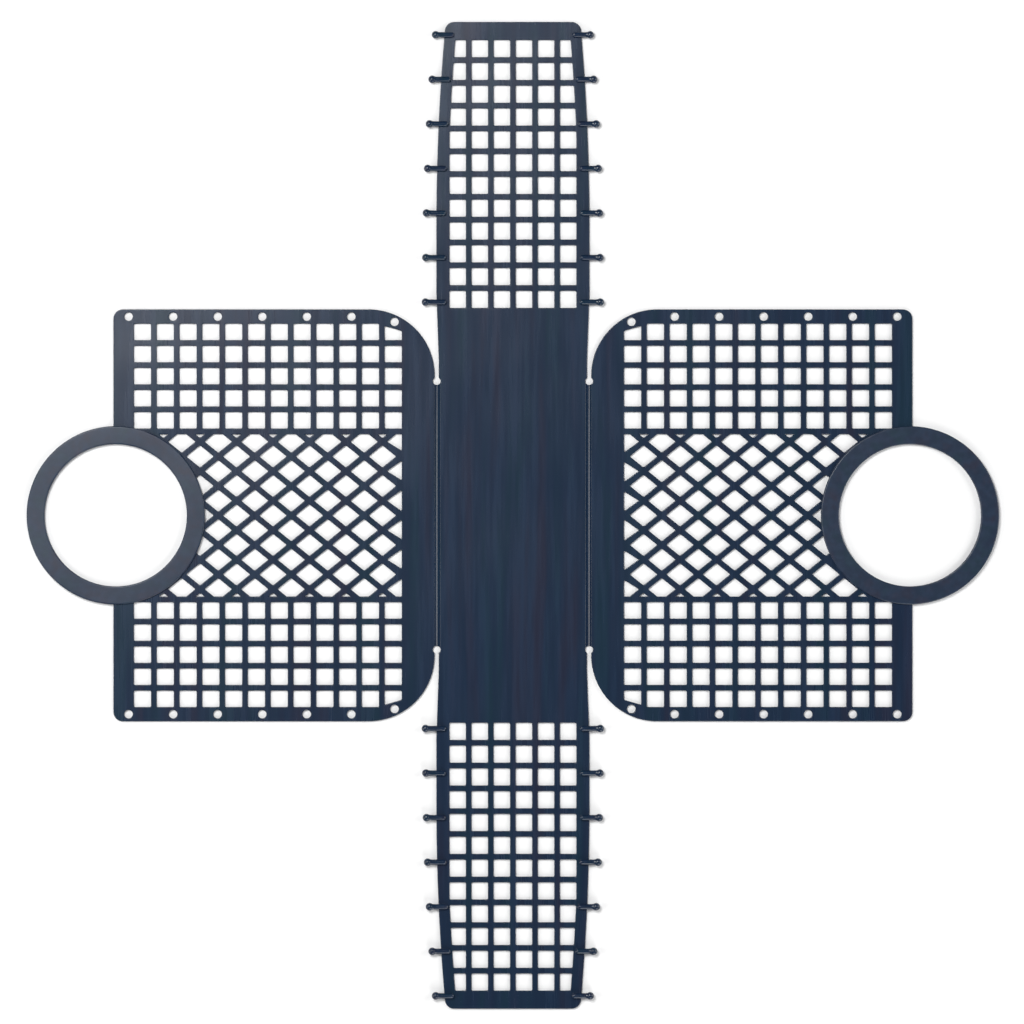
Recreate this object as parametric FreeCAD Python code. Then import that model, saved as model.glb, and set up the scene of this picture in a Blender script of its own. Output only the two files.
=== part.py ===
"""Button-up net carrier bag, moulded in one piece and laid out flat.

Frame: +X across the two faces, +Y along the gussets, +Z up, the way it folds.
The underside of the base lies on z = 0. All lengths in millimetres.
"""
import FreeCAD
import Part
import math
import os

# ---- driving dimensions -------------------------------------------------
SHEET = 2.5          # thickness of the moulded sheet
PITCH = 22.8         # net pitch from base towards mouth, on faces and gussets
CROSS = 22.1         # net pitch across, on faces and gussets
BAR = 5.8            # width of every net bar
ROWS = 12            # net openings from base towards mouth
GUSSET_COLS = 6      # net openings across a gusset
FACE_COLS = 5        # square openings each side of a face's middle field

BASE_HALF_L = 142.1  # base plate, centre to the first bend
BEND_PLATES = 3      # solid bend links, before the one with the first net row
BEND_LINK = 21.8     # length of each
RIM = 13.2           # edge rim of a gusset at its widest
RIM_MIN = 11.3       # edge rim of a gusset where it tapers
WAIST = 2.4          # how much narrower the base is than the gusset, each side
FLARE_FROM = 13.0    # the gusset starts to widen, beyond the base plate
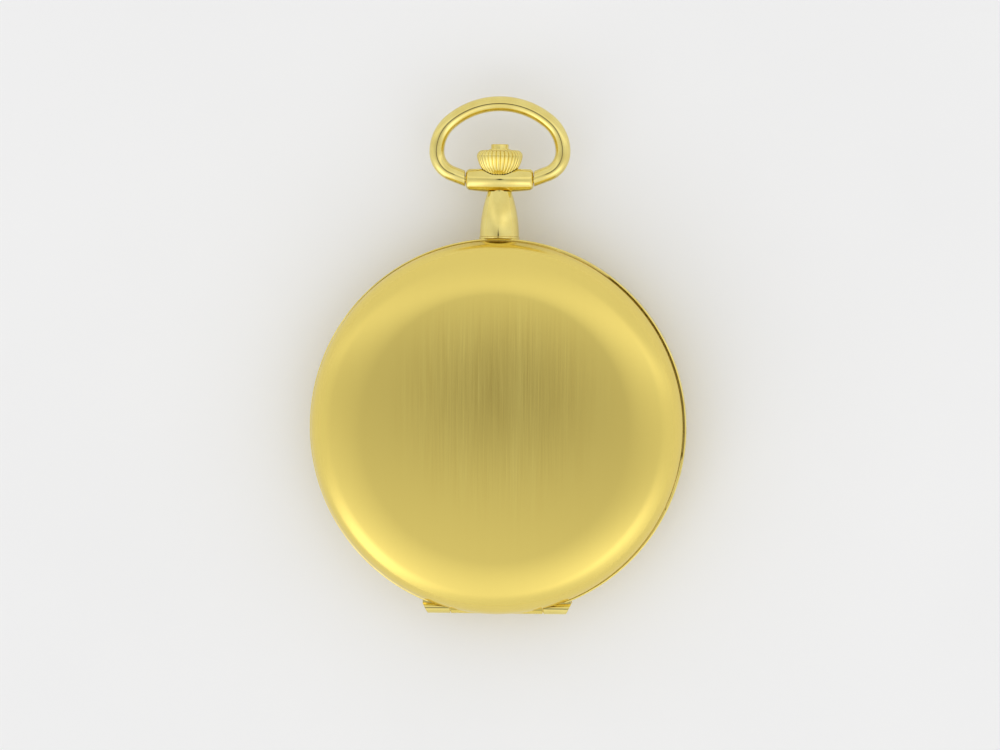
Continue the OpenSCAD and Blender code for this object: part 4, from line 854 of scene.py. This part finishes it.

——

What is expected: The records above must be output exactly, in full.

Solution for this problem:
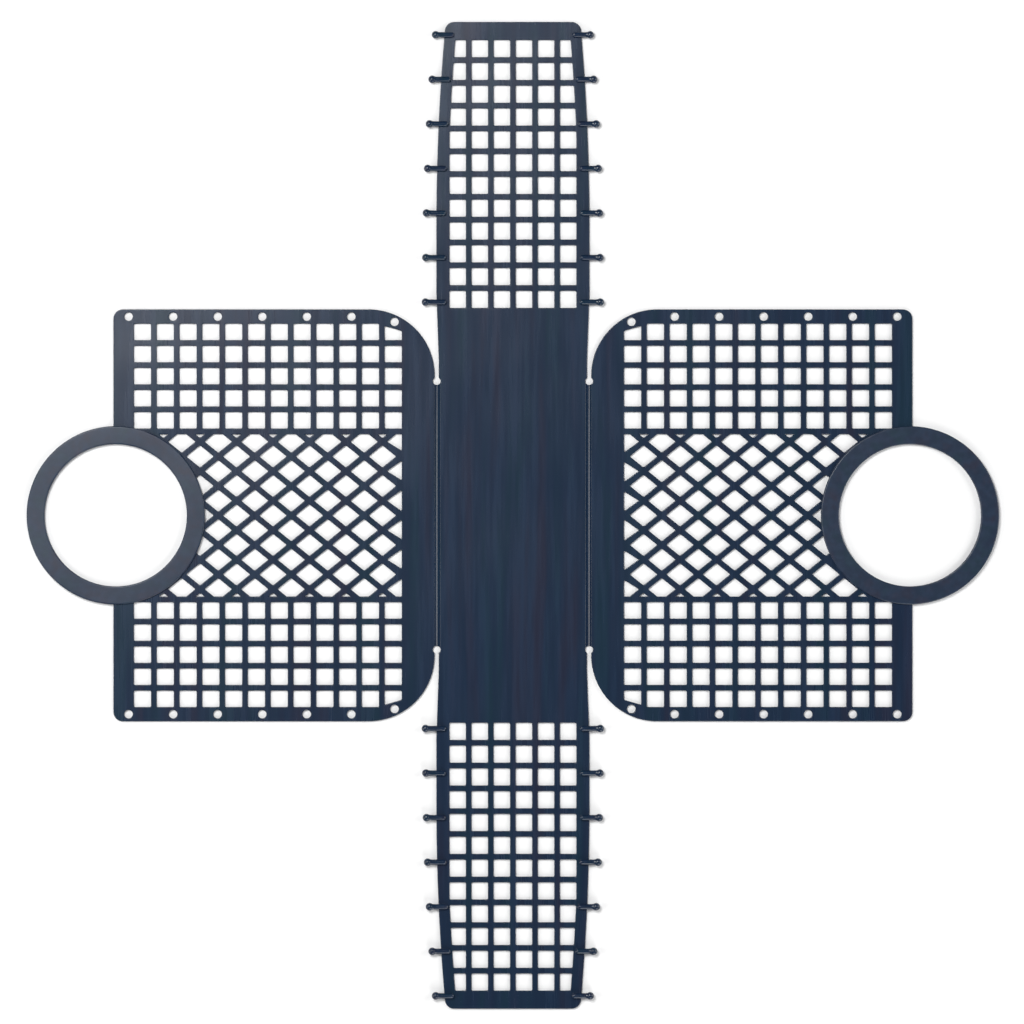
Recreate this object as parametric FreeCAD Python code. Then import that model, saved as model.glb, and set up the scene of this picture in a Blender script of its own. Output only the two files.
=== part.py ===
"""Button-up net carrier bag, moulded in one piece and laid out flat.

Frame: +X across the two faces, +Y along the gussets, +Z up, the way it folds.
The underside of the base lies on z = 0. All lengths in millimetres.
"""
import FreeCAD
import Part
import math
import os

# ---- driving dimensions -------------------------------------------------
SHEET = 2.5          # thickness of the moulded sheet
PITCH = 22.8         # net pitch from base towards mouth, on faces and gussets
CROSS = 22.1         # net pitch across, on faces and gussets
BAR = 5.8            # width of every net bar
ROWS = 12            # net openings from base towards mouth
GUSSET_COLS = 6      # net openings across a gusset
FACE_COLS = 5        # square openings each side of a face's middle field

BASE_HALF_L = 142.1  # base plate, centre to the first bend
BEND_PLATES = 3      # solid bend links, before the one with the first net row
BEND_LINK = 21.8     # length of each
RIM = 13.2           # edge rim of a gusset at its widest
RIM_MIN = 11.3       # edge rim of a gusset where it tapers
WAIST = 2.4          # how much narrower the base is than the gusset, each side
FLARE_FROM = 13.0    # the gusset starts to widen, beyond the base plate
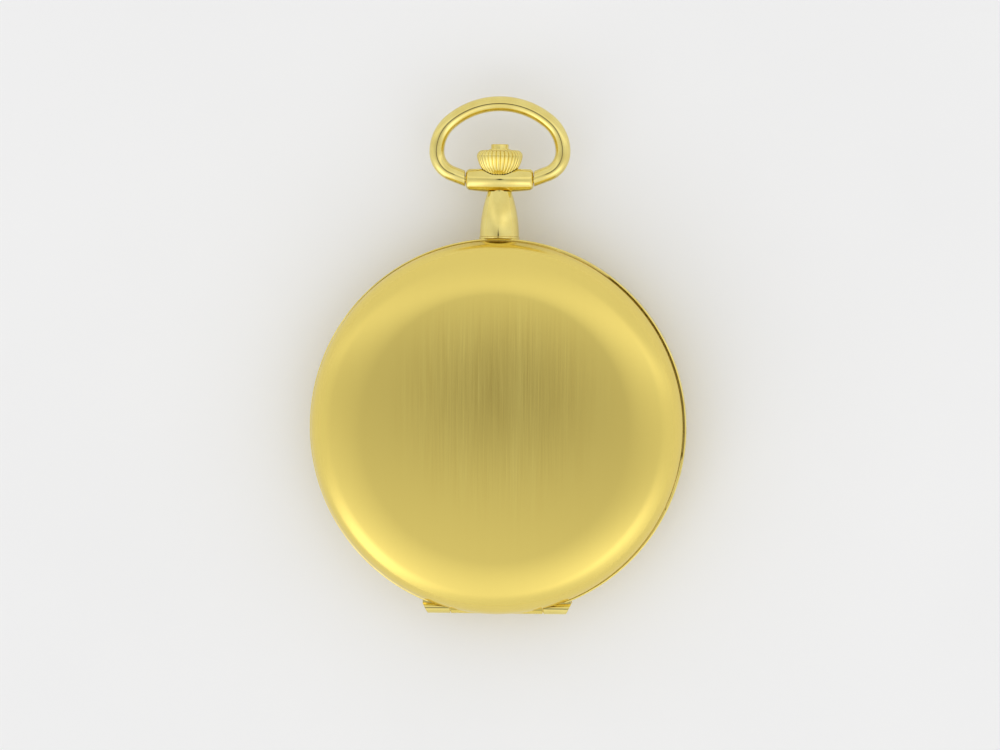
Continue the OpenSCAD and Blender code for this object: part 4, from line 854 of scene.py. This part finishes it.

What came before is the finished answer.